#### Excerpted data
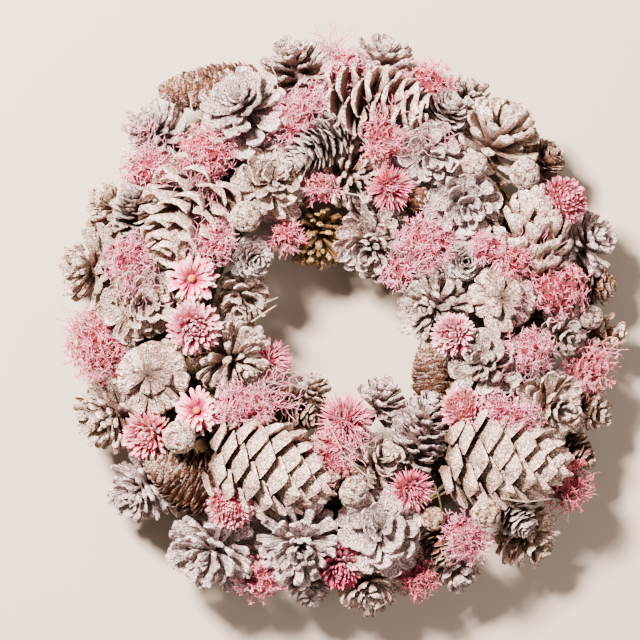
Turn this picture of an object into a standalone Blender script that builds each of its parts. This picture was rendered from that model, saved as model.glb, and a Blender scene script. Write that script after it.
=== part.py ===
"""A pinecone wreath lying on its back, front up, in metres, with the photograph's up as +Y.

Open pine cones, maritime, spruce and small round cones, pink strawflowers and tufts of pink moss are
set round a bound straw ring. Scales, bracts and tufts are raised from the surface of their piece by a
formula, and each piece is then bent clear of those that it is pressed against.
"""

import math
import random
from typing import NamedTuple

import bmesh
import bpy
from mathutils import Matrix, Vector

MM = 0.001

# The straw ring: a roll bent round the wreath's axis, with a flat back that lies on the surface.
RING_RADIUS = 105 * MM
ROLL_RADIUS = 24 * MM
ROLL_HEIGHT = 20 * MM
RING_SEGMENTS = 28
ROLL_SEGMENTS = 12

# How the pieces lie against each other, the ring and the surface below.
CLEAR = 0.3 * MM
RING_CLEAR = 0.35 * MM
ABOVE_SURFACE = 2 * MM
PRESSED_FROM = 0.9  # share of the way to a neighbour at which a piece starts to give
FULL_WIDTH = 1.24  # width of a piece before it is pressed, over its width in the layout
FULL_LENGTH = 1.1  # the same for its length
RIM_REACH = 18 * MM  # how much further a cone of the outer rim reaches back under the others
RIM_FROM = 132 * MM  # distance from the wreath's middle at which the outer rim starts
RING_PLANES = (0, -14, 14, -28, 28)  # degrees round the ring from a piece in its hole
BEAD_RADIUS = 2.2 * MM  # glue bead between two pieces of one node
BEAD_SIDES = 5

BASE_RING = 0.3  # where a row's scale ends start, in rows
ROOT_RING = 0.82  # where the next row's scales are rooted, in rows


class Kind(NamedTuple):
    """How one kind of piece is scaled: its rows of lobes and the outline that they reach."""

    lobes: int
    rows: int
    rise: float  # how far a scale's end leans towards the tip, in rows
    gap: float  # radius between two scales of a row, as a share of the outline
    root: float  # radius where the scales are rooted, as a share of the outline
    rough: float  # share of the radius that varies from point to point
    outline: tuple  # (share of the length from the base, share of the half width)
    material: str


CONE_OUTLINE = ((0, 0.5), (0.2, 0.92), (0.5, 1), (0.8, 0.86), (1, 0.35))
LONG_OUTLINE = ((0, 0.6), (0.14, 0.9), (0.45, 1), (0.82, 0.72), (1, 0.3))
FLOWER_OUTLINE = ((0, 0.6), (0.3, 1), (0.65, 0.84), (1, 0.4))
BALL_OUTLINE = ((0, 0.05), (0.15, 0.72), (0.5, 1), (0.85, 0.72), (1, 0.05))

KINDS = {
    "pine": Kind(7, 4, 0.7, 0.72, 0.55, 0.06, CONE_OUTLINE, "whitewashed_scales"),
    "golden": Kind(7, 4, 0.7, 0.72, 0.55, 0.06, CONE_OUTLINE, "golden_scales"),
    "rosette": Kind(6, 5, 0.8, 0.72, 0.52, 0.06, CONE_OUTLINE, "whitewashed_scales"),
    "small": Kind(5, 3, 0.6, 0.74, 0.58, 0.08, CONE_OUTLINE, "whitewashed_scales"),
    "dark": Kind(5, 3, 0.5, 0.76, 0.64, 0.08, CONE_OUTLINE, "frosted_dark_scales"),
    "slatted": Kind(6, 6, 0.9, 0.76, 0.55, 0.04, LONG_OUTLINE, "whitewashed_scales"),
    "maritime": Kind(7, 7, 0.42, 0.84, 0.76, 0.0, LONG_OUTLINE, "cream_scales"),
    "spruce": Kind(6, 5, 0.7, 0.86, 0.78, 0.03, LONG_OUTLINE, "brown_scales"),
    "frosted": Kind(6, 5, 0.7, 0.85, 0.75, 0.03, LONG_OUTLINE, "frosted_dark_scales"),
    "underside": Kind(8, 3, 0.25, 0.78, 0.55, 0.05, FLOWER_OUTLINE, "cream_scales"),
    "strawflower": Kind(7, 3, 0.6, 0.78, 0.62, 0.05, FLOWER_OUTLINE, "pink_bracts"),
    "globe": Kind(4, 2, 0.0, 0.93, 0.96, 0.04, BALL_OUTLINE, "cracked_globe"),
    "moss": Kind(4, 3, 0.2, 0.72, 0.78, 0.3, BALL_OUTLINE, "pink_moss"),
}

# Colour, roughness.
MATERIALS = {
    "whitewashed_scales": ((0.60, 0.56, 0.52, 1), 0.85),
    "golden_scales": ((0.42, 0.27, 0.12, 1), 0.75),
    "cream_scales": ((0.72, 0.66, 0.58, 1), 0.85),
    "brown_scales": ((0.24, 0.14, 0.08, 1), 0.7),
    "frosted_dark_scales": ((0.34, 0.31, 0.31, 1), 0.8),
    "cracked_globe": ((0.66, 0.60, 0.50, 1), 0.85),
    "pink_bracts": ((0.80, 0.22, 0.32, 1), 0.6),
    "pink_moss": ((0.78, 0.32, 0.36, 1), 0.95),
    "straw": ((0.42, 0.30, 0.16, 1), 0.9),
}

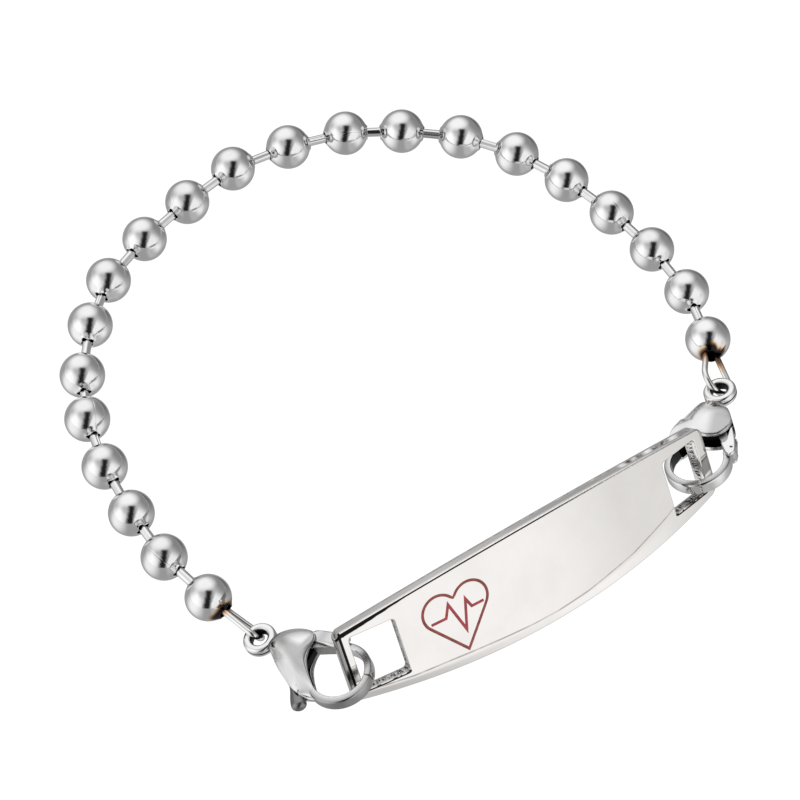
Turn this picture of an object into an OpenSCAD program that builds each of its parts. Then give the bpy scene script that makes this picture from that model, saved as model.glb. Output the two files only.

#### Task goal
Write the data back out verbatim.

#### The output
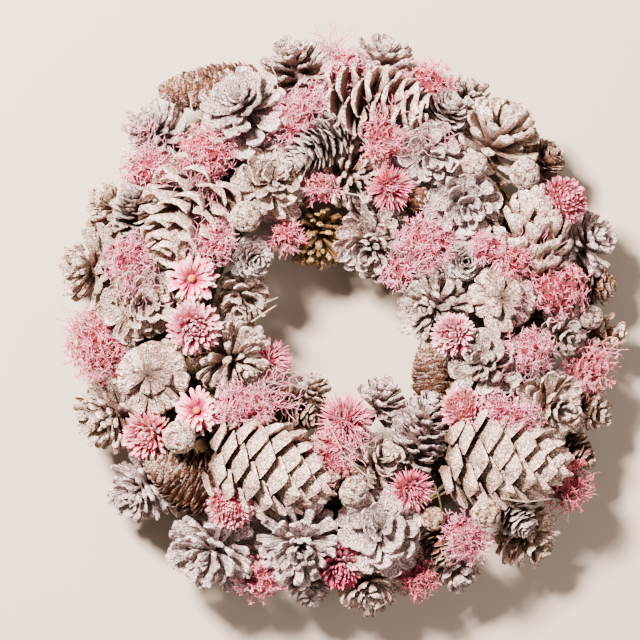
Turn this picture of an object into a standalone Blender script that builds each of its parts. This picture was rendered from that model, saved as model.glb, and a Blender scene script. Write that script after it.
=== part.py ===
"""A pinecone wreath lying on its back, front up, in metres, with the photograph's up as +Y.

Open pine cones, maritime, spruce and small round cones, pink strawflowers and tufts of pink moss are
set round a bound straw ring. Scales, bracts and tufts are raised from the surface of their piece by a
formula, and each piece is then bent clear of those that it is pressed against.
"""

import math
import random
from typing import NamedTuple

import bmesh
import bpy
from mathutils import Matrix, Vector

MM = 0.001

# The straw ring: a roll bent round the wreath's axis, with a flat back that lies on the surface.
RING_RADIUS = 105 * MM
ROLL_RADIUS = 24 * MM
ROLL_HEIGHT = 20 * MM
RING_SEGMENTS = 28
ROLL_SEGMENTS = 12

# How the pieces lie against each other, the ring and the surface below.
CLEAR = 0.3 * MM
RING_CLEAR = 0.35 * MM
ABOVE_SURFACE = 2 * MM
PRESSED_FROM = 0.9  # share of the way to a neighbour at which a piece starts to give
FULL_WIDTH = 1.24  # width of a piece before it is pressed, over its width in the layout
FULL_LENGTH = 1.1  # the same for its length
RIM_REACH = 18 * MM  # how much further a cone of the outer rim reaches back under the others
RIM_FROM = 132 * MM  # distance from the wreath's middle at which the outer rim starts
RING_PLANES = (0, -14, 14, -28, 28)  # degrees round the ring from a piece in its hole
BEAD_RADIUS = 2.2 * MM  # glue bead between two pieces of one node
BEAD_SIDES = 5

BASE_RING = 0.3  # where a row's scale ends start, in rows
ROOT_RING = 0.82  # where the next row's scales are rooted, in rows


class Kind(NamedTuple):
    """How one kind of piece is scaled: its rows of lobes and the outline that they reach."""

    lobes: int
    rows: int
    rise: float  # how far a scale's end leans towards the tip, in rows
    gap: float  # radius between two scales of a row, as a share of the outline
    root: float  # radius where the scales are rooted, as a share of the outline
    rough: float  # share of the radius that varies from point to point
    outline: tuple  # (share of the length from the base, share of the half width)
    material: str


CONE_OUTLINE = ((0, 0.5), (0.2, 0.92), (0.5, 1), (0.8, 0.86), (1, 0.35))
LONG_OUTLINE = ((0, 0.6), (0.14, 0.9), (0.45, 1), (0.82, 0.72), (1, 0.3))
FLOWER_OUTLINE = ((0, 0.6), (0.3, 1), (0.65, 0.84), (1, 0.4))
BALL_OUTLINE = ((0, 0.05), (0.15, 0.72), (0.5, 1), (0.85, 0.72), (1, 0.05))

KINDS = {
    "pine": Kind(7, 4, 0.7, 0.72, 0.55, 0.06, CONE_OUTLINE, "whitewashed_scales"),
    "golden": Kind(7, 4, 0.7, 0.72, 0.55, 0.06, CONE_OUTLINE, "golden_scales"),
    "rosette": Kind(6, 5, 0.8, 0.72, 0.52, 0.06, CONE_OUTLINE, "whitewashed_scales"),
    "small": Kind(5, 3, 0.6, 0.74, 0.58, 0.08, CONE_OUTLINE, "whitewashed_scales"),
    "dark": Kind(5, 3, 0.5, 0.76, 0.64, 0.08, CONE_OUTLINE, "frosted_dark_scales"),
    "slatted": Kind(6, 6, 0.9, 0.76, 0.55, 0.04, LONG_OUTLINE, "whitewashed_scales"),
    "maritime": Kind(7, 7, 0.42, 0.84, 0.76, 0.0, LONG_OUTLINE, "cream_scales"),
    "spruce": Kind(6, 5, 0.7, 0.86, 0.78, 0.03, LONG_OUTLINE, "brown_scales"),
    "frosted": Kind(6, 5, 0.7, 0.85, 0.75, 0.03, LONG_OUTLINE, "frosted_dark_scales"),
    "underside": Kind(8, 3, 0.25, 0.78, 0.55, 0.05, FLOWER_OUTLINE, "cream_scales"),
    "strawflower": Kind(7, 3, 0.6, 0.78, 0.62, 0.05, FLOWER_OUTLINE, "pink_bracts"),
    "globe": Kind(4, 2, 0.0, 0.93, 0.96, 0.04, BALL_OUTLINE, "cracked_globe"),
    "moss": Kind(4, 3, 0.2, 0.72, 0.78, 0.3, BALL_OUTLINE, "pink_moss"),
}

# Colour, roughness.
MATERIALS = {
    "whitewashed_scales": ((0.60, 0.56, 0.52, 1), 0.85),
    "golden_scales": ((0.42, 0.27, 0.12, 1), 0.75),
    "cream_scales": ((0.72, 0.66, 0.58, 1), 0.85),
    "brown_scales": ((0.24, 0.14, 0.08, 1), 0.7),
    "frosted_dark_scales": ((0.34, 0.31, 0.31, 1), 0.8),
    "cracked_globe": ((0.66, 0.60, 0.50, 1), 0.85),
    "pink_bracts": ((0.80, 0.22, 0.32, 1), 0.6),
    "pink_moss": ((0.78, 0.32, 0.36, 1), 0.95),
    "straw": ((0.42, 0.30, 0.16, 1), 0.9),
}

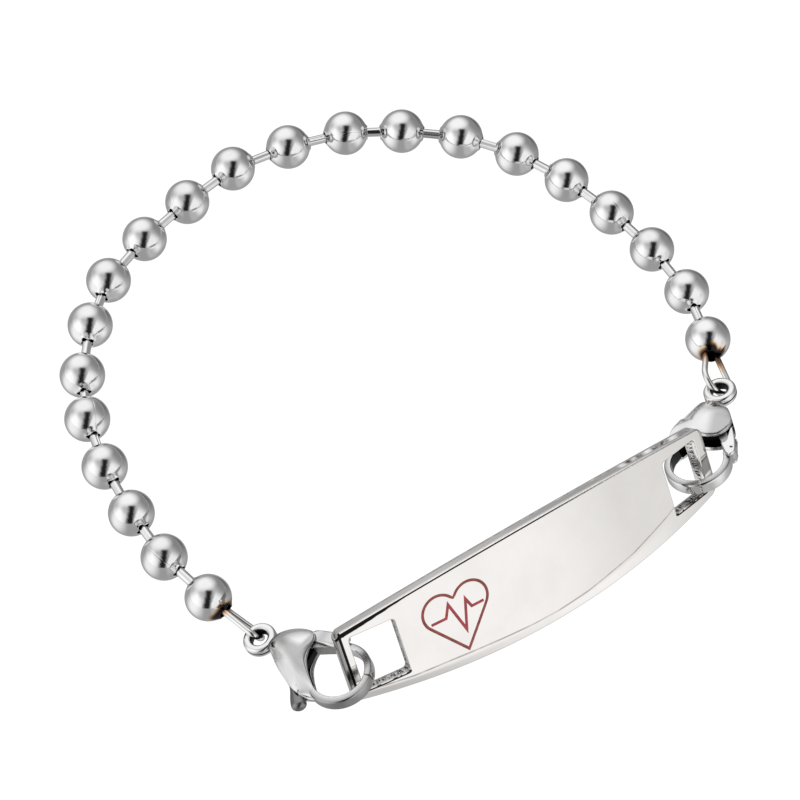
Turn this picture of an object into an OpenSCAD program that builds each of its parts. Then give the bpy scene script that makes this picture from that model, saved as model.glb. Output the two files only.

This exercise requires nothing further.